*** Dataset extract

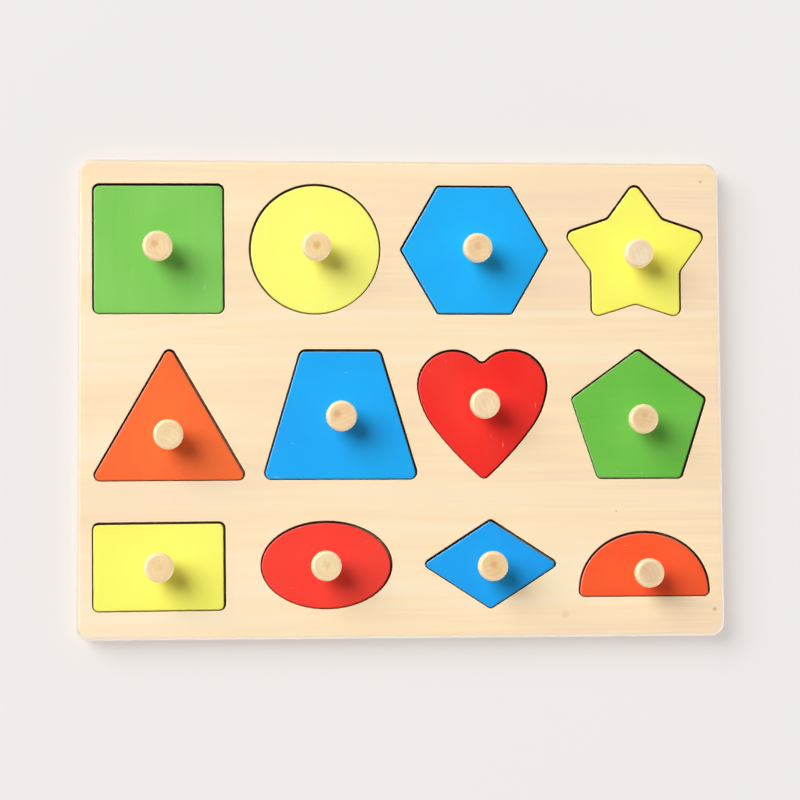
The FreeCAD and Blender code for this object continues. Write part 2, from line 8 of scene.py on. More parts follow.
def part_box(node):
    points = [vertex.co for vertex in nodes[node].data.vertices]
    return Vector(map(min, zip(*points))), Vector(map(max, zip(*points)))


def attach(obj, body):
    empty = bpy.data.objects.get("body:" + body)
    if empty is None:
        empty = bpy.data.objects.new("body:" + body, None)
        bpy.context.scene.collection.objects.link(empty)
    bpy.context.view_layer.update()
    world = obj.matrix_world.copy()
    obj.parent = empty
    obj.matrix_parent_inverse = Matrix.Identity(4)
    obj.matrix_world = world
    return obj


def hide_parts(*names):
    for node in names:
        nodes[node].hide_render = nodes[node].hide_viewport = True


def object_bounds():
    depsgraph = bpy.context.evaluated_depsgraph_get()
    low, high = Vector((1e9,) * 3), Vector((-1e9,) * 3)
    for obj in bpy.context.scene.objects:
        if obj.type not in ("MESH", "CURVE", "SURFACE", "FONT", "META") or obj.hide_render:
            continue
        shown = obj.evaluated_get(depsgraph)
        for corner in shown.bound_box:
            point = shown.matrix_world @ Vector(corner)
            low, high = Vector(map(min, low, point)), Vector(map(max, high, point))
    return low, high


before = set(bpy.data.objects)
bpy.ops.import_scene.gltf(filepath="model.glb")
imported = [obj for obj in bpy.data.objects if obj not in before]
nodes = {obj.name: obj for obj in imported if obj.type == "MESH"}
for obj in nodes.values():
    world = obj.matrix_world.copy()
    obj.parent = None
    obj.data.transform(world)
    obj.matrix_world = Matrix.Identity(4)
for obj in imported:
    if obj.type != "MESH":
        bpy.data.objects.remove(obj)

******

Requirements -> Using the data above, repeat every line exactly.

Task answer ->
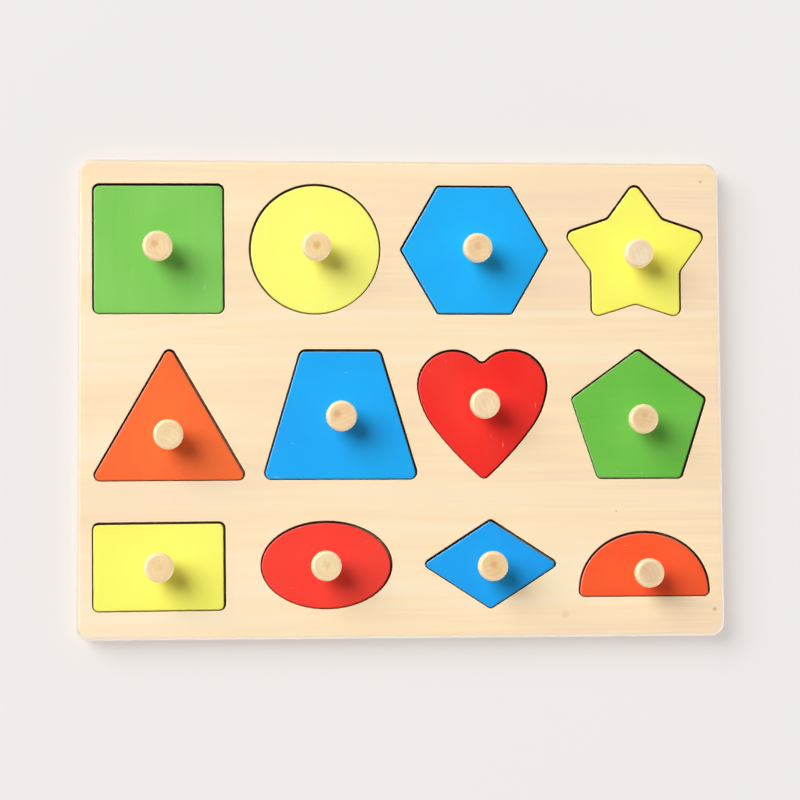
The FreeCAD and Blender code for this object continues. Write part 2, from line 8 of scene.py on. More parts follow.
def part_box(node):
    points = [vertex.co for vertex in nodes[node].data.vertices]
    return Vector(map(min, zip(*points))), Vector(map(max, zip(*points)))


def attach(obj, body):
    empty = bpy.data.objects.get("body:" + body)
    if empty is None:
        empty = bpy.data.objects.new("body:" + body, None)
        bpy.context.scene.collection.objects.link(empty)
    bpy.context.view_layer.update()
    world = obj.matrix_world.copy()
    obj.parent = empty
    obj.matrix_parent_inverse = Matrix.Identity(4)
    obj.matrix_world = world
    return obj


def hide_parts(*names):
    for node in names:
        nodes[node].hide_render = nodes[node].hide_viewport = True


def object_bounds():
    depsgraph = bpy.context.evaluated_depsgraph_get()
    low, high = Vector((1e9,) * 3), Vector((-1e9,) * 3)
    for obj in bpy.context.scene.objects:
        if obj.type not in ("MESH", "CURVE", "SURFACE", "FONT", "META") or obj.hide_render:
            continue
        shown = obj.evaluated_get(depsgraph)
        for corner in shown.bound_box:
            point = shown.matrix_world @ Vector(corner)
            low, high = Vector(map(min, low, point)), Vector(map(max, high, point))
    return low, high


before = set(bpy.data.objects)
bpy.ops.import_scene.gltf(filepath="model.glb")
imported = [obj for obj in bpy.data.objects if obj not in before]
nodes = {obj.name: obj for obj in imported if obj.type == "MESH"}
for obj in nodes.values():
    world = obj.matrix_world.copy()
    obj.parent = None
    obj.data.transform(world)
    obj.matrix_world = Matrix.Identity(4)
for obj in imported:
    if obj.type != "MESH":
        bpy.data.objects.remove(obj)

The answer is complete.